Serial vs parallel work
Today the team works serially: one task runs at a time. The dispatcher on the board sends the top task to the active agent, and when that task completes it advances to the next (you see "task N of M" while it runs). This keeps the handoffs, the plan gate, and the permission prompts easy to follow and easy to control.
Running multiple roles or branches in parallel is not available in the current build. The parallel branches surface is gated off and will arrive in a later release. Until then, think of the team as a relay, not a swarm: focused, one baton at a time.
Setting up your team
- Open the project, then open its Settings.
- Go to the Agents and roles tab.
- Pick a preset (Solo, Pair, Trio) as a starting point, or start from Custom.
- On each role card, assign an agent and, optionally, a model and plugins. Connect or install an agent inline if prompted.
- Open Role charters and customize any role's standing instructions, or leave them on the defaults.
- Review the Handoff rules and toggle them to taste. Turn on "User approves Lead plans before execution" if you want a gate before any code runs.
- There is no Save button: changes persist automatically.
You can also pick a team while creating a new project (the wizard's "The team" and "Charters" steps mirror these same controls), or when adopting an existing folder (Castforge proposes a team and maps it to your connected agents).
Common questions
Do I need all six roles? No. Every team keeps a Lead and a Coder (those two seats cannot be removed); the rest are optional. Start with Solo or Pair and add roles (Tester, Reviewer, Researcher, Designer) as you want more structure.

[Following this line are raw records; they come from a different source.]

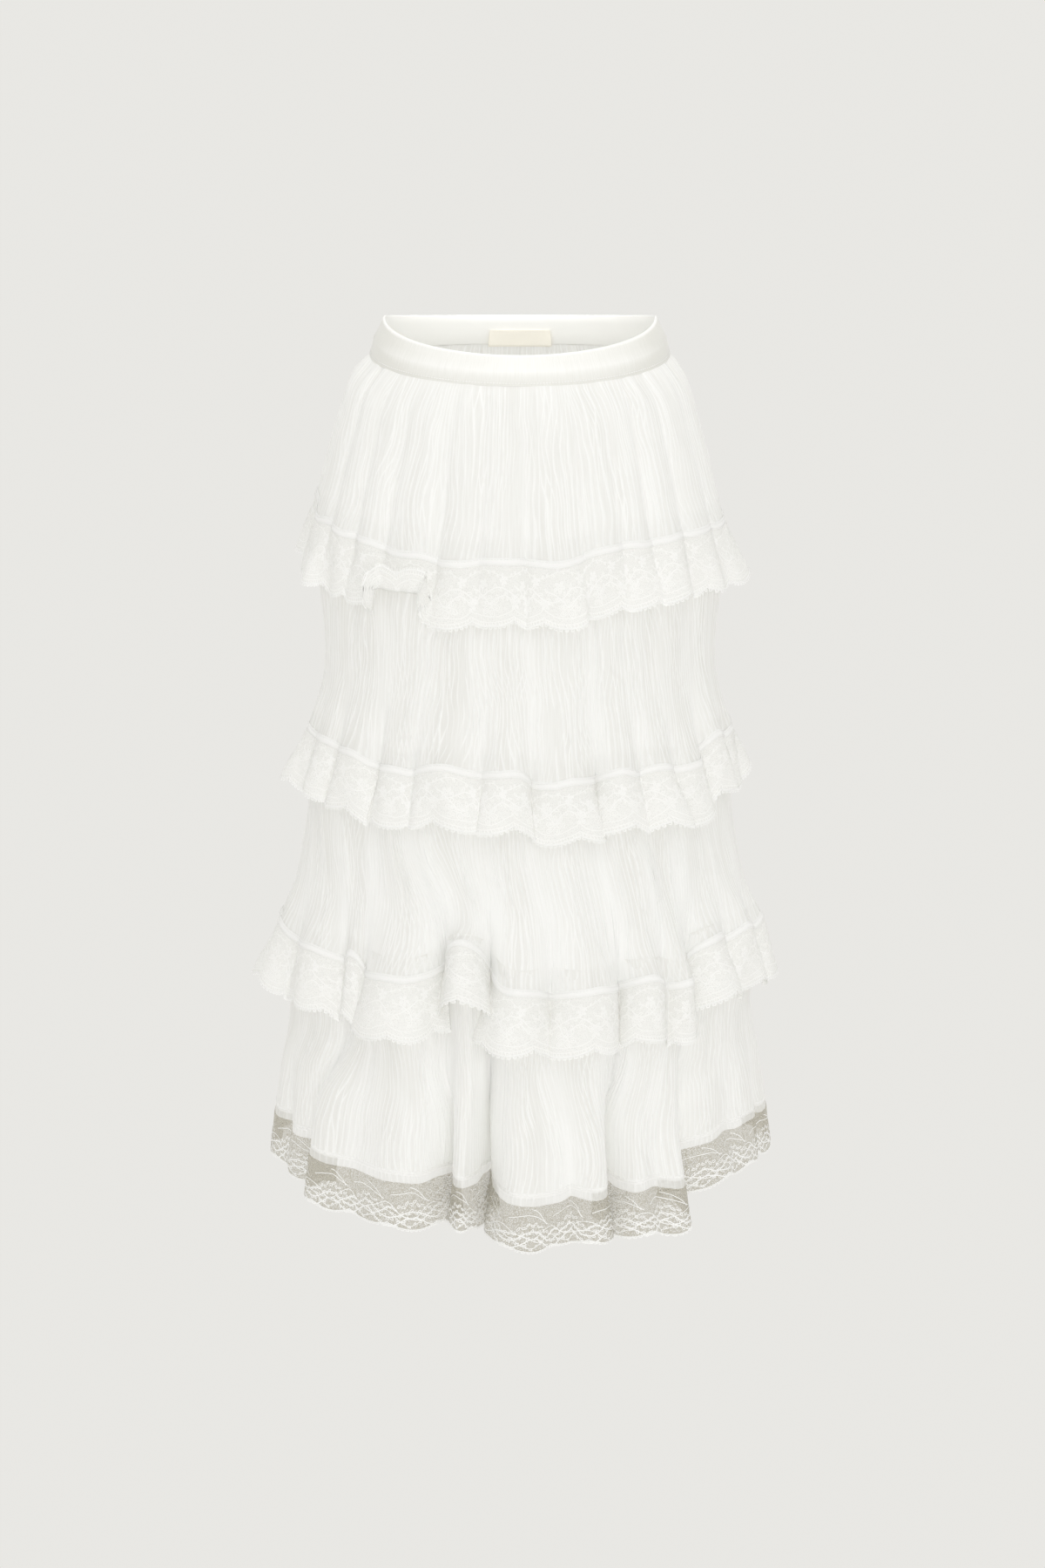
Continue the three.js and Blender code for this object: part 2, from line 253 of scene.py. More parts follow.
def make_object(name, points, faces, material, uv=None, **values):
    """A mesh that rides on the body. Each of the values is stored at its points under its name."""
    mesh = bpy.data.meshes.new(name)
    points = np.asarray(points, np.float64) * MM
    faces = np.asarray(faces, np.int32)
    size = faces.shape[1]
    mesh.vertices.add(len(points))
    mesh.vertices.foreach_set("co", points.ravel())
    mesh.loops.add(faces.size)
    mesh.loops.foreach_set("vertex_index", faces.ravel())
    mesh.polygons.add(len(faces))
    mesh.polygons.foreach_set("loop_start", np.arange(0, faces.size, size, dtype=np.int32))
    mesh.polygons.foreach_set("use_smooth", np.ones(len(faces), bool))
    mesh.update(calc_edges=True)
    if uv is not None:
        layer = mesh.uv_layers.new(name="flat")
        layer.data.foreach_set("uv", (np.asarray(uv, float) * MM)[faces.ravel()].ravel())
    for key, value in values.items():
        mesh.attributes.new(key, "FLOAT", "POINT").data.foreach_set("value", np.ravel(value).astype(float))
    mesh.validate()
    obj = bpy.data.objects.new(name, mesh)
    bpy.context.scene.collection.objects.link(obj)
    mesh.materials.append(material)
    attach(obj, "root")
    return obj


def grid_faces(rows, columns):
    """Four-sided faces over a grid of points."""
    i, j = np.meshgrid(np.arange(rows - 1), np.arange(columns - 1), indexing="ij")
    a = (i * columns + j).ravel()
    return np.stack([a, a + columns, a + columns + 1, a + 1], -1)


def cloth_object(name, grid, material, uv, inside_out=False, **values):
    """A piece of cloth over a grid of points, where uv says in mm how it lies flat."""
    faces = grid_faces(*grid.shape[:2])
    if inside_out:
        faces = faces[:, ::-1]
    return make_object(name, grid.reshape(-1, 3), faces, material, uv.reshape(-1, 2), **values)


def normals_of(grid):
    """Outward normals of a grid of points, rows downwards and columns to the wearer's left."""
    down = np.gradient(grid, axis=0)
    along = np.gradient(grid, axis=1)
    n = np.cross(down, along)
    return n / np.maximum(np.linalg.norm(n, axis=2, keepdims=True), 1e-9)


def close(grid, axis=1):
    """A grid or line with its start repeated at its end."""
    return np.concatenate([grid, np.take(grid, [0], axis)], axis)


def run_of(line):
    """Distances along a line of points."""
    return np.concatenate([[0], np.cumsum(np.linalg.norm(np.diff(line, axis=0), axis=1))])


def sides(half, columns):
    """Both halves of a closed grid: the name, the first column and the last."""
    return ("front", 0, half), ("back", half, columns)


# Materials


def new_material(name):
    """An empty material, with its nodes, its links and the socket of its surface."""
    mat = bpy.data.materials.new(name)
    mat.use_nodes = True
    nodes, links = mat.node_tree.nodes, mat.node_tree.links
    nodes.clear()
    return mat, nodes, links, nodes.new("ShaderNodeOutputMaterial").inputs["Surface"]


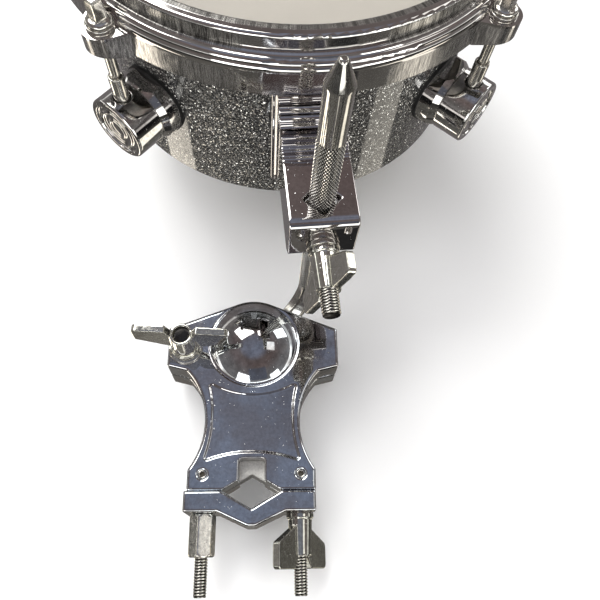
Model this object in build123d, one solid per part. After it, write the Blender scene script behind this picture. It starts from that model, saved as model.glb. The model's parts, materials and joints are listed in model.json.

Can different roles use different agents? Yes. Each seat has its own agent and model. A common setup is a stronger model on the Lead or Reviewer and a faster one on the Coder.
What is the difference between a charter and a handoff rule? A charter is the standing brief for a single role (how it should behave). A handoff rule governs how work moves between roles (who passes to whom, and when).
What is the difference between approving a Lead plan and a permission prompt? Plan approval gates the whole plan before any work starts (Approve / Edit / Reject). A permission prompt is a per-action go-ahead during the work (Deny / Allow once / Allow always).
Why did my preset change to Custom? Any edit to the team (agent, model, role, or plugin) means it no longer matches a named preset, so it is labeled Custom. Your configuration is intact; only the label changed.
Can the team run several tasks at once? Not in this build. Work runs serially, one task at a time. Parallel branches are planned for a future release.
Where do I see what the team is doing? In chat you see each role's output, the turn-start banners, and the handoff banners. On the board (the course) you see tasks move through their states. See "The board: course and milestones" for the board.